There are dozens of such moments scattered throughout “Get Back,” ones which reveal the band in ways I never dreamed possible. There’s also a deep dose of sadness. We know, but the band doesn’t, that the party is over. An era of optimism and dash—one in which they can dream of bringing Eastern religion to the masses, or George can wear cowboy boots that appear to be made from a child’s quilted bedspread—is about to end. The Beatles have topped every chart and broken every record, but those incredible memories are just that: memories. It’s all coming to an end, and none of the band is even thirty years old. Worst of all, we know the appalling senselessness of John Lennon’s murder is fewer than a dozen years away.
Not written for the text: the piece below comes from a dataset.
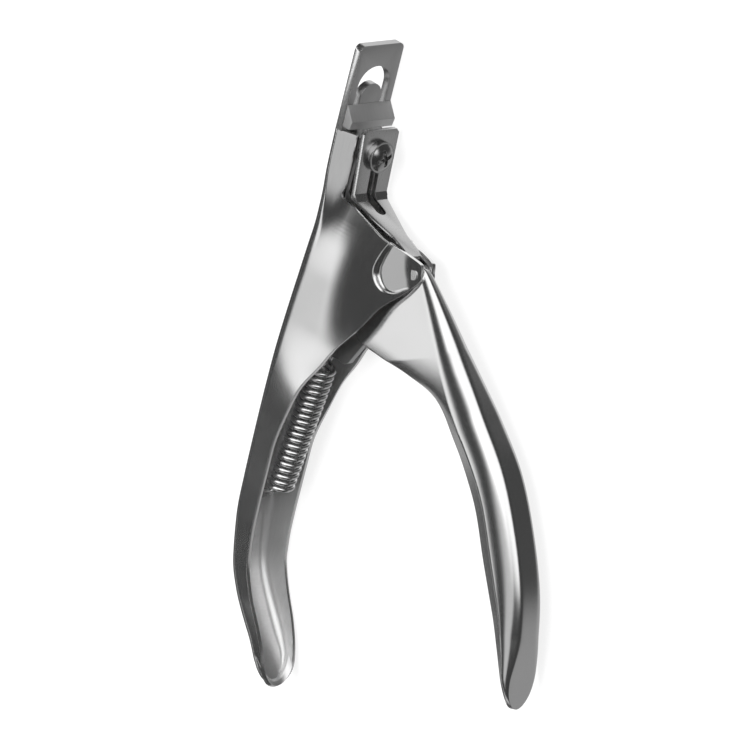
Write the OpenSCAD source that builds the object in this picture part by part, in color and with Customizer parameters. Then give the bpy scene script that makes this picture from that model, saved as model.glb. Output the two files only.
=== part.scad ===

Do you need to watch “Get Back”? I can’t answer that. It’s certainly not a good introduction to the band; more a protracted, painful, and breathtaking goodbye to their meteoric career. For me, the film brings the legend of The Beatles bumping gently down to earth. Observing them as actual people—inspired, flawed, funny, boring, occasionally wasted—is a Great Oz moment: There really isn’t anything behind the curtain. Strangely, it makes me love them all the more, and I’ve spent the weeks since reacquainting myself with their jaw-dropping catalog. They were real people who found themselves at the center of an impossibly impactful era, and often—not always—did something remarkable and lasting with that privilege. I’m just so grateful I caught a bit of their stardust.